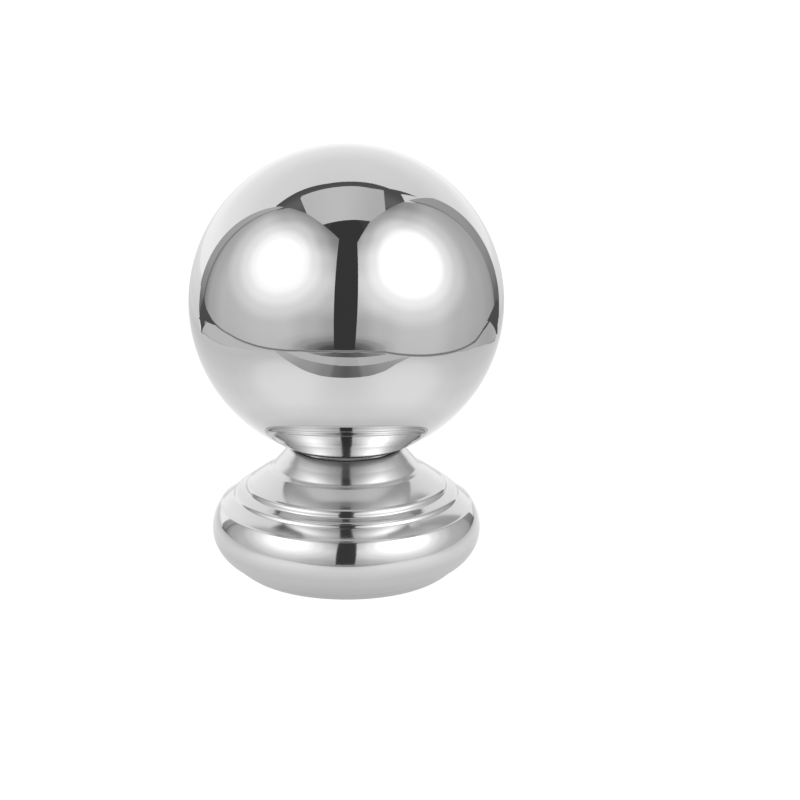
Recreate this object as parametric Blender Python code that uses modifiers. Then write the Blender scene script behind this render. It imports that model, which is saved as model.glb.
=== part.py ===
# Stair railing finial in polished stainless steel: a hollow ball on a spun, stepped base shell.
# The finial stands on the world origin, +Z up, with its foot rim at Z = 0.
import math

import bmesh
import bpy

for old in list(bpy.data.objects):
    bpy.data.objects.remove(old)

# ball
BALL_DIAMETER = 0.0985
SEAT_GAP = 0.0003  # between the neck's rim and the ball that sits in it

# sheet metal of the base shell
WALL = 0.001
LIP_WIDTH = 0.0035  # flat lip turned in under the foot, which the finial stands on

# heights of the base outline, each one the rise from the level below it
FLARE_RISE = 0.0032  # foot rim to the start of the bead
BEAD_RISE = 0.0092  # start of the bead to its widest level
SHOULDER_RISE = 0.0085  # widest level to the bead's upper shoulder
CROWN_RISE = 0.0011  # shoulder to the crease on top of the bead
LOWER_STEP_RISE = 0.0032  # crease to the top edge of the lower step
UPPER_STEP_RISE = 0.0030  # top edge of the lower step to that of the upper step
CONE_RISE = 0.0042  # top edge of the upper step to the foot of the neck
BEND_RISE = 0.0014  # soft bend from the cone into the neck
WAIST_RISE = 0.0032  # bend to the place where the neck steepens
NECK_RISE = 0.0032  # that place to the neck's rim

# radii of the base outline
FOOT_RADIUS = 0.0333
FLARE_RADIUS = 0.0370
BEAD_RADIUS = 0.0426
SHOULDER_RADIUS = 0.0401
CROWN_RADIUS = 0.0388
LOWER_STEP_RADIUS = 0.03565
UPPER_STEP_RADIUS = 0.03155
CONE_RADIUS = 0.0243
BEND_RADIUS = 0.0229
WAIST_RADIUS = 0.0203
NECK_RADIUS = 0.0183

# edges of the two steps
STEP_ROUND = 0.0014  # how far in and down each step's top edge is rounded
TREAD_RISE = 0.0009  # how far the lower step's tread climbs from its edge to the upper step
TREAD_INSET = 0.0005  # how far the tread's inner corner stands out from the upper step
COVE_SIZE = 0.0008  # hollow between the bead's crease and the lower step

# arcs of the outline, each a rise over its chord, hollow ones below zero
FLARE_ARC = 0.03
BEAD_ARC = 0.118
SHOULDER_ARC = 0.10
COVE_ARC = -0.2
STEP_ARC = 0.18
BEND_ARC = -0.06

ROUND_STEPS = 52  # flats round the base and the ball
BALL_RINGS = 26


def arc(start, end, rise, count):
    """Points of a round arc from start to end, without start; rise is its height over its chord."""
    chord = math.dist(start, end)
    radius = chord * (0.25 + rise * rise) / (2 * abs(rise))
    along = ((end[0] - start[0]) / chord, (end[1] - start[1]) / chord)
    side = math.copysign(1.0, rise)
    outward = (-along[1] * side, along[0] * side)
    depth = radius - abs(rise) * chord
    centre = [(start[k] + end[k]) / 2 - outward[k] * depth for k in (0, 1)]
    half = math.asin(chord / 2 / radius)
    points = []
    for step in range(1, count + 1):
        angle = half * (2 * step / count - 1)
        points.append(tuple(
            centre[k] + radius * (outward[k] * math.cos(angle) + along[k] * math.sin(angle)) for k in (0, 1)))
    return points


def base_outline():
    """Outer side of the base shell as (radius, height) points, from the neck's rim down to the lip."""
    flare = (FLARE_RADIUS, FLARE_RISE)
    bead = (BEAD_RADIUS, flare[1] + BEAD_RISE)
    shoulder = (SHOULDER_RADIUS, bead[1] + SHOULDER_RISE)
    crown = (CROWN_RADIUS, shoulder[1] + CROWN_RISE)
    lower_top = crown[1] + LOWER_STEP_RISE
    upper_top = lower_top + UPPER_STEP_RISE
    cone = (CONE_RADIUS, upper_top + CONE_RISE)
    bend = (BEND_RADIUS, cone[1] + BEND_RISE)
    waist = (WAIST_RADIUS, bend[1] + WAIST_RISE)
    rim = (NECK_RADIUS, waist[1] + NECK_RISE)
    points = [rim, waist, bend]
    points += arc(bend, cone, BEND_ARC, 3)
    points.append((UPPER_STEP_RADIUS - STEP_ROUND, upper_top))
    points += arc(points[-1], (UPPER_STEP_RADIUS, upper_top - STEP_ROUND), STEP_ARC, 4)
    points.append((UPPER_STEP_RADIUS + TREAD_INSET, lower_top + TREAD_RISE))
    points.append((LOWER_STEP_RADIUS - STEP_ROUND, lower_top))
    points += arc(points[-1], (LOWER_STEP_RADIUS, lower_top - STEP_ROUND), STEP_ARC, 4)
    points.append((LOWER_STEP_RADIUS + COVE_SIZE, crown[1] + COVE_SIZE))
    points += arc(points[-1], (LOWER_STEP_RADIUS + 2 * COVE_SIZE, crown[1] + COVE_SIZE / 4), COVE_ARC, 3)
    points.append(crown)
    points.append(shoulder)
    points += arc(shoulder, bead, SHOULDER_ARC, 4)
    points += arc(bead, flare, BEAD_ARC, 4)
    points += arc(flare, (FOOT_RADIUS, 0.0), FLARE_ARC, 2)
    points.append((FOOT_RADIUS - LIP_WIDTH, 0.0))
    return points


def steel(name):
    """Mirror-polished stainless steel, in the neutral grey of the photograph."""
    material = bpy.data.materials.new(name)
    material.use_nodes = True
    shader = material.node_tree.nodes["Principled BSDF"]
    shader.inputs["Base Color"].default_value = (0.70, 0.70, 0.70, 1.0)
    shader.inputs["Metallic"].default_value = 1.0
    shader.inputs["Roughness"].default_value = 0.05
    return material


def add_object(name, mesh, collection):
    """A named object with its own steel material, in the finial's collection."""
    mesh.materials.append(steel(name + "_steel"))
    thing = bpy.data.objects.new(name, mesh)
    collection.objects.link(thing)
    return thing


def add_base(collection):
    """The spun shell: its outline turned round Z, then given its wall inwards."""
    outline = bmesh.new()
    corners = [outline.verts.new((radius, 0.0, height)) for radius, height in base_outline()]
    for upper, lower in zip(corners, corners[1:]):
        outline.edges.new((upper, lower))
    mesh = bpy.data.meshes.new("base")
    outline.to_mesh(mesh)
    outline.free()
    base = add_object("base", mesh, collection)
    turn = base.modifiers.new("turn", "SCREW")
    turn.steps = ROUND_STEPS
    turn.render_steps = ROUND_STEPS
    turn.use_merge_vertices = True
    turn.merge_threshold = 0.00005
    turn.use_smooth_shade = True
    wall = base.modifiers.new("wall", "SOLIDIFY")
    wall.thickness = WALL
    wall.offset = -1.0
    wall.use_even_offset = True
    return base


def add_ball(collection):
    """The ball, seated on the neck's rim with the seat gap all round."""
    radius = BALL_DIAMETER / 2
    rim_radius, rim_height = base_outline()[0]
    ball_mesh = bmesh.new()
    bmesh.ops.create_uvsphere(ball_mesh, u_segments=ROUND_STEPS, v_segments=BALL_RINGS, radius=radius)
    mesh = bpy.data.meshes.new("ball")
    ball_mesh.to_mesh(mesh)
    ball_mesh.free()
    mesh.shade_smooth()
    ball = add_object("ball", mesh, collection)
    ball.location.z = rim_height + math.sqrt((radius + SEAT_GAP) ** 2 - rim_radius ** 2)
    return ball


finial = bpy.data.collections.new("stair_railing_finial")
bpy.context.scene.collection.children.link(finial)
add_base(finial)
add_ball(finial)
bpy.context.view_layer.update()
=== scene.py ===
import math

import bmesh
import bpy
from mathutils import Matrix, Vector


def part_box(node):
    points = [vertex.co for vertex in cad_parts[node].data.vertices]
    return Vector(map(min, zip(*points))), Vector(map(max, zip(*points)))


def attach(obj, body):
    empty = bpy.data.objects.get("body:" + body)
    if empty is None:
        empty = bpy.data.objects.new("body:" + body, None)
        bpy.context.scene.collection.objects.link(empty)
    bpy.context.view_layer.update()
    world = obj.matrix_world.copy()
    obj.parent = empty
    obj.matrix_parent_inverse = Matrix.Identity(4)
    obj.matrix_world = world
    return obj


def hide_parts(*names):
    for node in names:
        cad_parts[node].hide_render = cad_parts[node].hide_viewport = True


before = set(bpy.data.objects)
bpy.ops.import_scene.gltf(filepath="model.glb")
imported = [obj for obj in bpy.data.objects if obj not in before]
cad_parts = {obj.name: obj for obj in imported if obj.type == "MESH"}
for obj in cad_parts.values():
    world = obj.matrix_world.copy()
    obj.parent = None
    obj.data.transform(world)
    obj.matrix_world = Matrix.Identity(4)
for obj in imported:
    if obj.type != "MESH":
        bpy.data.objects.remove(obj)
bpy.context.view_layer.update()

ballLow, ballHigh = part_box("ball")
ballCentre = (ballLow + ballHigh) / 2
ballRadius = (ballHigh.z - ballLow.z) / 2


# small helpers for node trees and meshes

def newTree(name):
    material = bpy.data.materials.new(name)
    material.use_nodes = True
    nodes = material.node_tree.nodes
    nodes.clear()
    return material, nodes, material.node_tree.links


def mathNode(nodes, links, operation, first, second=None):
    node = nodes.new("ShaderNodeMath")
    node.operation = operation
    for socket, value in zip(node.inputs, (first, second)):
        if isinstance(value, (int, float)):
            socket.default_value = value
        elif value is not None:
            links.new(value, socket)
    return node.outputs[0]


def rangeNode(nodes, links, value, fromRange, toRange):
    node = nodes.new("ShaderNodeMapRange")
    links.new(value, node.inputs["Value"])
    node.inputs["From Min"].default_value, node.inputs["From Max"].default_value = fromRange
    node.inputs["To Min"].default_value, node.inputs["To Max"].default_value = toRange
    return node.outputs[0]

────

■ **TASK PROMPT**
Copy out the lines that hold "True".

■ **OUTPUT BELOW**
    material.use_nodes = True
    turn.use_merge_vertices = True
    turn.use_smooth_shade = True
    wall.use_even_offset = True
        cad_parts[node].hide_render = cad_parts[node].hide_viewport = True
    material.use_nodes = True